» DIRECTIONS: Pick out each line containing the string "piece".

» PROVIDED INFORMATION:

──────────

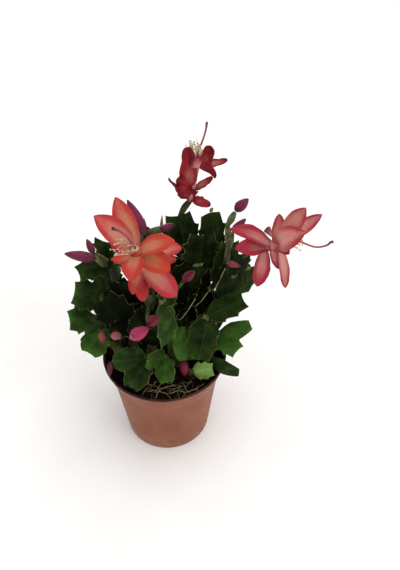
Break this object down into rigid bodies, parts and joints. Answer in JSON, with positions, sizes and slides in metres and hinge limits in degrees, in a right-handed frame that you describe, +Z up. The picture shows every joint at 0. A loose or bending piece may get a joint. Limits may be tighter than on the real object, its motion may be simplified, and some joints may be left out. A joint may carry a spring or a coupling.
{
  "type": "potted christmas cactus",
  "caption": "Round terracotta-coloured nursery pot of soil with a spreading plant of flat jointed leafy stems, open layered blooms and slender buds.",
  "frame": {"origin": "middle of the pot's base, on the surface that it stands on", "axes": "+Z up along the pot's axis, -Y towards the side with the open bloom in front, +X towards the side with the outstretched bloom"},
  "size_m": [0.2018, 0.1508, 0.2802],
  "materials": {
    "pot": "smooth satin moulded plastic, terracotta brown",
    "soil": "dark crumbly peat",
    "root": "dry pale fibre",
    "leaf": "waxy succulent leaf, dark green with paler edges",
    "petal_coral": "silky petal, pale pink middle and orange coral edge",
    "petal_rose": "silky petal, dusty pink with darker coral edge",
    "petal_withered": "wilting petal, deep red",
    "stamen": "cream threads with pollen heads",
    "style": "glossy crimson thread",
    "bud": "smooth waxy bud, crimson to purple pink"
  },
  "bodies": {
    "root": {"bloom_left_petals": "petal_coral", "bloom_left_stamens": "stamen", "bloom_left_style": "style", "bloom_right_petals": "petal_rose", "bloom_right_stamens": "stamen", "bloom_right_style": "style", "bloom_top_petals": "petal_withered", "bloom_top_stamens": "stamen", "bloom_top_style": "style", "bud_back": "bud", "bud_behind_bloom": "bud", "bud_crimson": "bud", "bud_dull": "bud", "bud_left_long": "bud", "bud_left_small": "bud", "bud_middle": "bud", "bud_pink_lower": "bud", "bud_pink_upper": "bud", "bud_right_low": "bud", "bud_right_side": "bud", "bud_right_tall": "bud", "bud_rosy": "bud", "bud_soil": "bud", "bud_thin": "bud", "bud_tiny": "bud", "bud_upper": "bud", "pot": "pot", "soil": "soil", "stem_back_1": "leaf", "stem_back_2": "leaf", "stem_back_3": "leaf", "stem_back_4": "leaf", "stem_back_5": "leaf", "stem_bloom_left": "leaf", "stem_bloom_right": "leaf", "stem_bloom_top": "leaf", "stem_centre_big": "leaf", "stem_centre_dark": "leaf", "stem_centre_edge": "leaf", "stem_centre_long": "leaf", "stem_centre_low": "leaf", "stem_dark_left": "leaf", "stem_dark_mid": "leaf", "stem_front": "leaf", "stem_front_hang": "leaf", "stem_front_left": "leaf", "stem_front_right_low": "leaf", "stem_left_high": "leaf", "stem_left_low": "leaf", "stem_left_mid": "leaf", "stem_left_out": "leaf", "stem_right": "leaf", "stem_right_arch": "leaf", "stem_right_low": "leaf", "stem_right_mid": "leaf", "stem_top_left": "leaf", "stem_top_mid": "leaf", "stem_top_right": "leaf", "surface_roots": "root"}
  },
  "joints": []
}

──────────

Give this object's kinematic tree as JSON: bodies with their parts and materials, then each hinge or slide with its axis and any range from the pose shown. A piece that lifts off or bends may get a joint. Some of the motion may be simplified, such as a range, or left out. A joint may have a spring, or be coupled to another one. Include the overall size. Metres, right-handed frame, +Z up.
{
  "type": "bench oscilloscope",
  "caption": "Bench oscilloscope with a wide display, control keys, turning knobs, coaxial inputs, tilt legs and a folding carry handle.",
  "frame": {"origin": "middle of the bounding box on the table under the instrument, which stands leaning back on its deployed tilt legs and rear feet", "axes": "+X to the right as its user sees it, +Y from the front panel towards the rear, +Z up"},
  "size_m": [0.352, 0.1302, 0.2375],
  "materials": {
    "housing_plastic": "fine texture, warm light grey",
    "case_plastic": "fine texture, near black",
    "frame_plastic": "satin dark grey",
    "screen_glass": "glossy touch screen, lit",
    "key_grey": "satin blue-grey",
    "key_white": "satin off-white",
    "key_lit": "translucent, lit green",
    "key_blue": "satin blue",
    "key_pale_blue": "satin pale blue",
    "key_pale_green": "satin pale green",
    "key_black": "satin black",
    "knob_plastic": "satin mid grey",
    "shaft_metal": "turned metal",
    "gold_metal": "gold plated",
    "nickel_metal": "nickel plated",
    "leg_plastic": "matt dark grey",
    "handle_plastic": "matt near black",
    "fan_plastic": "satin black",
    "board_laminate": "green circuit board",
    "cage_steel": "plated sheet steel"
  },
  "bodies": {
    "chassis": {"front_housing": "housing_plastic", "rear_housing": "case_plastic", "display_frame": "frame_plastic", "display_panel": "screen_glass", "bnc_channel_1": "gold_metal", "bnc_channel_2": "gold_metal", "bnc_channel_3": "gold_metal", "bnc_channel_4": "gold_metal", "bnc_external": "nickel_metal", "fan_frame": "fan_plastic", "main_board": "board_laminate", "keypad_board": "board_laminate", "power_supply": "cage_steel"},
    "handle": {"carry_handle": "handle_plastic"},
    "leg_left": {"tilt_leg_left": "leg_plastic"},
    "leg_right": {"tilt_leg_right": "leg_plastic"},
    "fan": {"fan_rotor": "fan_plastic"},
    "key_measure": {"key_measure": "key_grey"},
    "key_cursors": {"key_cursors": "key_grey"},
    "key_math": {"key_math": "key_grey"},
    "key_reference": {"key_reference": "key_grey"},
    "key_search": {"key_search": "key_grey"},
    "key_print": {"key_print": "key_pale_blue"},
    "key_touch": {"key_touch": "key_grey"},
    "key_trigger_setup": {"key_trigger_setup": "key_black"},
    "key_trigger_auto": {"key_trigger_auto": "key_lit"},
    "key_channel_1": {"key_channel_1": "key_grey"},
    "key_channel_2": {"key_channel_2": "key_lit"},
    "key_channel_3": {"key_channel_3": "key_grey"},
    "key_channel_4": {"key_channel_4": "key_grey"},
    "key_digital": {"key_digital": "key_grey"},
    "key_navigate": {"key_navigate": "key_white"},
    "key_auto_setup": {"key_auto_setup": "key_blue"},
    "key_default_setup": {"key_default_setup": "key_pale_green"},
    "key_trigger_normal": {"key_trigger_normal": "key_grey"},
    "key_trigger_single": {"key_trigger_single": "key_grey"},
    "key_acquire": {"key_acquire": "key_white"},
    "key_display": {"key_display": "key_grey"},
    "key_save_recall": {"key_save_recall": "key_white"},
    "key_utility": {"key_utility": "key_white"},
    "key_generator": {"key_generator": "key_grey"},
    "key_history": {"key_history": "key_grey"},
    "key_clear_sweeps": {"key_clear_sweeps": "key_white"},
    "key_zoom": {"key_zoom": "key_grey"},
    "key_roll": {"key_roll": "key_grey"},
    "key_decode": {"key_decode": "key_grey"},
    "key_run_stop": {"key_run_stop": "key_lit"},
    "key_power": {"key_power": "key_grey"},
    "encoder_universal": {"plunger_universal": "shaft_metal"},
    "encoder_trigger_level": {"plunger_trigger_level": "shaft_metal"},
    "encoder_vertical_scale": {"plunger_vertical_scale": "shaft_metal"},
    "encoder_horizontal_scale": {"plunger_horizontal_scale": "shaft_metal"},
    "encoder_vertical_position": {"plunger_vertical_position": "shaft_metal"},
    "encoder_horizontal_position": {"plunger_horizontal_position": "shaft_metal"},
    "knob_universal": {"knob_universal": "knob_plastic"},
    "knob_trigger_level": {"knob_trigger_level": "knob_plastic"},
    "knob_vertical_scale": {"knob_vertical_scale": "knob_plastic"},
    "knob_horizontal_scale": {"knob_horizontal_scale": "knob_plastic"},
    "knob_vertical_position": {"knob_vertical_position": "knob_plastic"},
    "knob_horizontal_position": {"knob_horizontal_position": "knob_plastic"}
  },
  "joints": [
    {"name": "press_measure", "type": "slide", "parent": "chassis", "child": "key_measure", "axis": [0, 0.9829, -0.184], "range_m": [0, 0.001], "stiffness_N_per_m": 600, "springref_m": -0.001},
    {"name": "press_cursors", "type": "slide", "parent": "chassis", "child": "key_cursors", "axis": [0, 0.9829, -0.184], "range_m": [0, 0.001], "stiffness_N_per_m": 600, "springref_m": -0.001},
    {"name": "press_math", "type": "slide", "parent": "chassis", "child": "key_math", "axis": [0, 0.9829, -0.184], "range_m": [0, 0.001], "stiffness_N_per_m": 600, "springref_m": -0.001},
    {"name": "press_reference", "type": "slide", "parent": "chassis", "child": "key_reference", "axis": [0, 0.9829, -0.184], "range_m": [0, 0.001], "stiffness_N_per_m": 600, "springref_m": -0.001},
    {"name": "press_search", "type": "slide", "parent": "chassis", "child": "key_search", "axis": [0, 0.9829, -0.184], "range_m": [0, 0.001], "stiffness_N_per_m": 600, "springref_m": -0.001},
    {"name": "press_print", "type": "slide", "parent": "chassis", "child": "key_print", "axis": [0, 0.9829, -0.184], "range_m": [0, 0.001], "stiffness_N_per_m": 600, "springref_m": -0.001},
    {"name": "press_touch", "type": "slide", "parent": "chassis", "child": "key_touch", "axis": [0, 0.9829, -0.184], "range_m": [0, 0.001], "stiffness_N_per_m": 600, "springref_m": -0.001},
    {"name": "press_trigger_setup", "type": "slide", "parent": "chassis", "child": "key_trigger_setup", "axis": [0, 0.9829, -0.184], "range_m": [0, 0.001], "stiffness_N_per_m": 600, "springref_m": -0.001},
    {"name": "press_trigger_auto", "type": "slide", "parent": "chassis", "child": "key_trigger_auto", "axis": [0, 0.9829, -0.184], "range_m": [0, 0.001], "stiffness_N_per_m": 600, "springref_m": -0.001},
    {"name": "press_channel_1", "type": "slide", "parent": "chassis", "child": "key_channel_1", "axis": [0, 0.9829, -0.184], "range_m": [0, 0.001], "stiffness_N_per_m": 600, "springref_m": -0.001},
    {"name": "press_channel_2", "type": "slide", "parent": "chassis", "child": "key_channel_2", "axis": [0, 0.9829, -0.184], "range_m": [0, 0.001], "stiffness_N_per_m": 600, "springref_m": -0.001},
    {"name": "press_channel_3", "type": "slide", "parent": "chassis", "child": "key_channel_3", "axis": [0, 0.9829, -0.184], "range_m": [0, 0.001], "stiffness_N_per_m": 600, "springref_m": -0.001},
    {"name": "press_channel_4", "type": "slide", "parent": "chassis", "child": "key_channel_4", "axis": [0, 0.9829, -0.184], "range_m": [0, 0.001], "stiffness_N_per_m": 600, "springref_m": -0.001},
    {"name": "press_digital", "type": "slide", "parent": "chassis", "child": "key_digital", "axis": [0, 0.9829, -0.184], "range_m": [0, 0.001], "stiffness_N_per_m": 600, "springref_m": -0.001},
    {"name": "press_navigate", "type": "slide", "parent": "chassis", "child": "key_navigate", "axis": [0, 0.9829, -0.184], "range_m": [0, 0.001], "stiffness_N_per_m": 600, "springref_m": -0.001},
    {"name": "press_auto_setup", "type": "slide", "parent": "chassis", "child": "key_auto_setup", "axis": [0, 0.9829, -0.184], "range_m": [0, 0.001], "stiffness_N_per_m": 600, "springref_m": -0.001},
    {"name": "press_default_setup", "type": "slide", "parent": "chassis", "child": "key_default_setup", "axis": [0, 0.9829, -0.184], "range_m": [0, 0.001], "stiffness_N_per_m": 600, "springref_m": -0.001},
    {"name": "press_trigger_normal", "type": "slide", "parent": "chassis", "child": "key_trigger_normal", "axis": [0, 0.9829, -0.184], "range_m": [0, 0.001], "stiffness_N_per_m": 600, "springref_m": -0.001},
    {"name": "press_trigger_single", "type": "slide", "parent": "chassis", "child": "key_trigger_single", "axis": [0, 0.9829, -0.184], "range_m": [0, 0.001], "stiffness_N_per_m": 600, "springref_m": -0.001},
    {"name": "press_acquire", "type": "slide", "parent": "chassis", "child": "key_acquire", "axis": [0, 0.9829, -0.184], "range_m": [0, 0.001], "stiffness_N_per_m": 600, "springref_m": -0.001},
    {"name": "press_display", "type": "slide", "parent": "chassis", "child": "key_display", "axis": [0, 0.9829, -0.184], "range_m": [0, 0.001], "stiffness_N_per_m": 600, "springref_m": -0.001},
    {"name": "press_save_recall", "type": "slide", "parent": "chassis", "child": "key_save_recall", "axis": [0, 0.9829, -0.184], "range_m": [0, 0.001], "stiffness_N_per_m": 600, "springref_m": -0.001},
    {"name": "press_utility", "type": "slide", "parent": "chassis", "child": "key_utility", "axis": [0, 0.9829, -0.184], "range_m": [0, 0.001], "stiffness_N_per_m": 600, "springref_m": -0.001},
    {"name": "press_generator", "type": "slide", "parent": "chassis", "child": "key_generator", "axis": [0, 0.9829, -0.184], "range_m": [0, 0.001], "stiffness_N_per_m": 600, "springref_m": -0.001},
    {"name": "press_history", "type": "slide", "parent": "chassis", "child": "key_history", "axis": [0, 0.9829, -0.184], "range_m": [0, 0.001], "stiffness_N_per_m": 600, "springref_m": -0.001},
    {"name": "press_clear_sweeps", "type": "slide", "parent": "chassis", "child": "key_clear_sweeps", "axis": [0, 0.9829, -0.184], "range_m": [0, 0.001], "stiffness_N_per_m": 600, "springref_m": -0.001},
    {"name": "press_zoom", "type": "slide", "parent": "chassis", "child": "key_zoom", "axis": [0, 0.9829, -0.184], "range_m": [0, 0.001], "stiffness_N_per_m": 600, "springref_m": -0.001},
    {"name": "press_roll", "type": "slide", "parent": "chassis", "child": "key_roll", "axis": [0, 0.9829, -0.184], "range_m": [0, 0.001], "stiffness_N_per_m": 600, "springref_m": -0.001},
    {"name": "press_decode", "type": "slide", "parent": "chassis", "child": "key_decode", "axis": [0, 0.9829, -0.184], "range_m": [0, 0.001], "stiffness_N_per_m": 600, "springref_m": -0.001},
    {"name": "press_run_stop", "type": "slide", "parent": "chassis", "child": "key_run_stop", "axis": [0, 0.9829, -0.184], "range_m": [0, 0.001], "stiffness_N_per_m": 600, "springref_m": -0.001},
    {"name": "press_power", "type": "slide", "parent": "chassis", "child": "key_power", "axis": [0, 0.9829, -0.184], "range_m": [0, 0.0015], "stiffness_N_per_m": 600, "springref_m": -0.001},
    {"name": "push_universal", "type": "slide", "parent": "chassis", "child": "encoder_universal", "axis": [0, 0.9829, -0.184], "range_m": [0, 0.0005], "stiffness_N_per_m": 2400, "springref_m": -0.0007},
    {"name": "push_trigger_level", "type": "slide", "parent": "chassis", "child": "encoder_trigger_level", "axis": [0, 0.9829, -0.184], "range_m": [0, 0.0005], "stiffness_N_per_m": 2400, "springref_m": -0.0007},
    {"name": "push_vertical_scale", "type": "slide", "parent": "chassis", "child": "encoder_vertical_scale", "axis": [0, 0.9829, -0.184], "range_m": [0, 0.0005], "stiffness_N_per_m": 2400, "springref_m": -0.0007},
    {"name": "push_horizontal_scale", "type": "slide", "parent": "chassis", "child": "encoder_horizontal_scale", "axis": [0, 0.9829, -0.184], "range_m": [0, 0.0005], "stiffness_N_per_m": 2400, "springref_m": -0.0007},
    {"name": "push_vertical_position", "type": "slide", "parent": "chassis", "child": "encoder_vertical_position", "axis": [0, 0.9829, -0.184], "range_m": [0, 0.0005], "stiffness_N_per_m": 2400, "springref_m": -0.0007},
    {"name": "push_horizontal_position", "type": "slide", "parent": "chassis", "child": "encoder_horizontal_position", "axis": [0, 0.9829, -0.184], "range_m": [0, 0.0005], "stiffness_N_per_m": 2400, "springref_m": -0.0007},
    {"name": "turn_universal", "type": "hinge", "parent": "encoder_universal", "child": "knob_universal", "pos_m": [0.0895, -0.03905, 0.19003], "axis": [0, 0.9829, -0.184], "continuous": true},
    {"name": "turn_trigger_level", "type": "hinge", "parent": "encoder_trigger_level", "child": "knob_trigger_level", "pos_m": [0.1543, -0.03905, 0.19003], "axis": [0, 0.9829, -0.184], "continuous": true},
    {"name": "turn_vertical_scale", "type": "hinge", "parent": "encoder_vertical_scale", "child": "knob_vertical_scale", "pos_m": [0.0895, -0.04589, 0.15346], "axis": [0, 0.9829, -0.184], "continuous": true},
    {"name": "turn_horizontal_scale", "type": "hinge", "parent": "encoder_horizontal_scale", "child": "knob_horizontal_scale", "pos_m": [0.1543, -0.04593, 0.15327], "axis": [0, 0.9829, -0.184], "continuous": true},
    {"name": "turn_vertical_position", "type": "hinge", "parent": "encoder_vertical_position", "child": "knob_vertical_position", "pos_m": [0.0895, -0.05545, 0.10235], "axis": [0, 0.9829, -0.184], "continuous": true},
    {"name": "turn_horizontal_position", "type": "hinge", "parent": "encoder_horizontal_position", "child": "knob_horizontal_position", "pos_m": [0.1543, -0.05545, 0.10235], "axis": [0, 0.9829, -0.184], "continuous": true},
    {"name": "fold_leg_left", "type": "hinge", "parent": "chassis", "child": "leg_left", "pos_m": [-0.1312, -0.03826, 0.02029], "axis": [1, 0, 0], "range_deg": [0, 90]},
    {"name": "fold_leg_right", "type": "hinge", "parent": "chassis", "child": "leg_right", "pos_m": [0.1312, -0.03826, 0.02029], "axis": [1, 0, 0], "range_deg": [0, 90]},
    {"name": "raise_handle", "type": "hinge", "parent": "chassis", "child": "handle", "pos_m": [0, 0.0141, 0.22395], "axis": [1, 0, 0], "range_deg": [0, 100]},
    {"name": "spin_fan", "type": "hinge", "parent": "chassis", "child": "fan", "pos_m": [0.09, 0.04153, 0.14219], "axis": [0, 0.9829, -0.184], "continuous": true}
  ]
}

──────────

» RESPONSE TO THIS TASK:
Break this object down into rigid bodies, parts and joints. Answer in JSON, with positions, sizes and slides in metres and hinge limits in degrees, in a right-handed frame that you describe, +Z up. The picture shows every joint at 0. A loose or bending piece may get a joint. Limits may be tighter than on the real object, its motion may be simplified, and some joints may be left out. A joint may carry a spring or a coupling.
Give this object's kinematic tree as JSON: bodies with their parts and materials, then each hinge or slide with its axis and any range from the pose shown. A piece that lifts off or bends may get a joint. Some of the motion may be simplified, such as a range, or left out. A joint may have a spring, or be coupled to another one. Include the overall size. Metres, right-handed frame, +Z up.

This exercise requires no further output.